▸ Instructions for the task: Reproduce each line from the first in the data through the line that contains "kneeler_step_out = 58" exactly; give nothing else.

— start Data for the task —

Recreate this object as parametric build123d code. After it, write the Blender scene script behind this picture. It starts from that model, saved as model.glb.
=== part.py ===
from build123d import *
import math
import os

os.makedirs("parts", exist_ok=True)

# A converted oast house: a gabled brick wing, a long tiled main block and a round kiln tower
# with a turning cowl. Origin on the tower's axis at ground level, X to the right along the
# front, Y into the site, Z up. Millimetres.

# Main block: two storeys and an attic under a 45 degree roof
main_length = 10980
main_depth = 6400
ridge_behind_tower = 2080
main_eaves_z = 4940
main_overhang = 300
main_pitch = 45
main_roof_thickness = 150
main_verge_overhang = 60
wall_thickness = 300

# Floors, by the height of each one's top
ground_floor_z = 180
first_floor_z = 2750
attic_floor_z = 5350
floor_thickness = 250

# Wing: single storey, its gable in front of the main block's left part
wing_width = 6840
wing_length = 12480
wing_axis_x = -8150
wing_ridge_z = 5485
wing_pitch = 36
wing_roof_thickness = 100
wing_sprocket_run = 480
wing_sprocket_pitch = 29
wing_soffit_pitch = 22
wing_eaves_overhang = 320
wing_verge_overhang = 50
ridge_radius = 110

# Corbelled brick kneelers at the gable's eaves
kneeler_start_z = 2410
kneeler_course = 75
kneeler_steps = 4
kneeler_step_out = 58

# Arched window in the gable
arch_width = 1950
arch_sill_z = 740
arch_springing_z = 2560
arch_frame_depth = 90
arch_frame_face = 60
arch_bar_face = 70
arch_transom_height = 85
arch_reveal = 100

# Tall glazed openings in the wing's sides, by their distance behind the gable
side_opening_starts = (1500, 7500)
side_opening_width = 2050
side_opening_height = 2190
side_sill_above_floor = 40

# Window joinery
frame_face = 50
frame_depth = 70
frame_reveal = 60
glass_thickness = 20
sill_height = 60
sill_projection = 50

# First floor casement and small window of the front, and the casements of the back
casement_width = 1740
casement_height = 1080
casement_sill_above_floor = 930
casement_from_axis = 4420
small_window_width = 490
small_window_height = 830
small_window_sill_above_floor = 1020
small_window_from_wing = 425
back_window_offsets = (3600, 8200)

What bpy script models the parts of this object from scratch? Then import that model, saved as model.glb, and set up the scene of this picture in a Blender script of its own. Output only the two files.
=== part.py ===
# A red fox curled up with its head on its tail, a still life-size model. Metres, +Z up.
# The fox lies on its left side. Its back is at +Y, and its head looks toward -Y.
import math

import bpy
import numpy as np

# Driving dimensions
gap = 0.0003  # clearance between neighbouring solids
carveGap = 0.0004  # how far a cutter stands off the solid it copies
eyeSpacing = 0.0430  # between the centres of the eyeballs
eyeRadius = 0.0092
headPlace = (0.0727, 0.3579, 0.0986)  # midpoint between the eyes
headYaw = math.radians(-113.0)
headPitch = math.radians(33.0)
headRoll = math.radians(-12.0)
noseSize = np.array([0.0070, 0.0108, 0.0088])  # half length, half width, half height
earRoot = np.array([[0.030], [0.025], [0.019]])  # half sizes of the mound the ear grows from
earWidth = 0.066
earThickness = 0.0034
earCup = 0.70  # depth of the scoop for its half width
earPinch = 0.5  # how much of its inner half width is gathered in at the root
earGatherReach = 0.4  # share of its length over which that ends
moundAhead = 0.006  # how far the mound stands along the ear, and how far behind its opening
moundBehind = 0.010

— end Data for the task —

▸ Result of this task:
Recreate this object as parametric build123d code. After it, write the Blender scene script behind this picture. It starts from that model, saved as model.glb.
=== part.py ===
from build123d import *
import math
import os

os.makedirs("parts", exist_ok=True)

# A converted oast house: a gabled brick wing, a long tiled main block and a round kiln tower
# with a turning cowl. Origin on the tower's axis at ground level, X to the right along the
# front, Y into the site, Z up. Millimetres.

# Main block: two storeys and an attic under a 45 degree roof
main_length = 10980
main_depth = 6400
ridge_behind_tower = 2080
main_eaves_z = 4940
main_overhang = 300
main_pitch = 45
main_roof_thickness = 150
main_verge_overhang = 60
wall_thickness = 300

# Floors, by the height of each one's top
ground_floor_z = 180
first_floor_z = 2750
attic_floor_z = 5350
floor_thickness = 250

# Wing: single storey, its gable in front of the main block's left part
wing_width = 6840
wing_length = 12480
wing_axis_x = -8150
wing_ridge_z = 5485
wing_pitch = 36
wing_roof_thickness = 100
wing_sprocket_run = 480
wing_sprocket_pitch = 29
wing_soffit_pitch = 22
wing_eaves_overhang = 320
wing_verge_overhang = 50
ridge_radius = 110

# Corbelled brick kneelers at the gable's eaves
kneeler_start_z = 2410
kneeler_course = 75
kneeler_steps = 4
kneeler_step_out = 58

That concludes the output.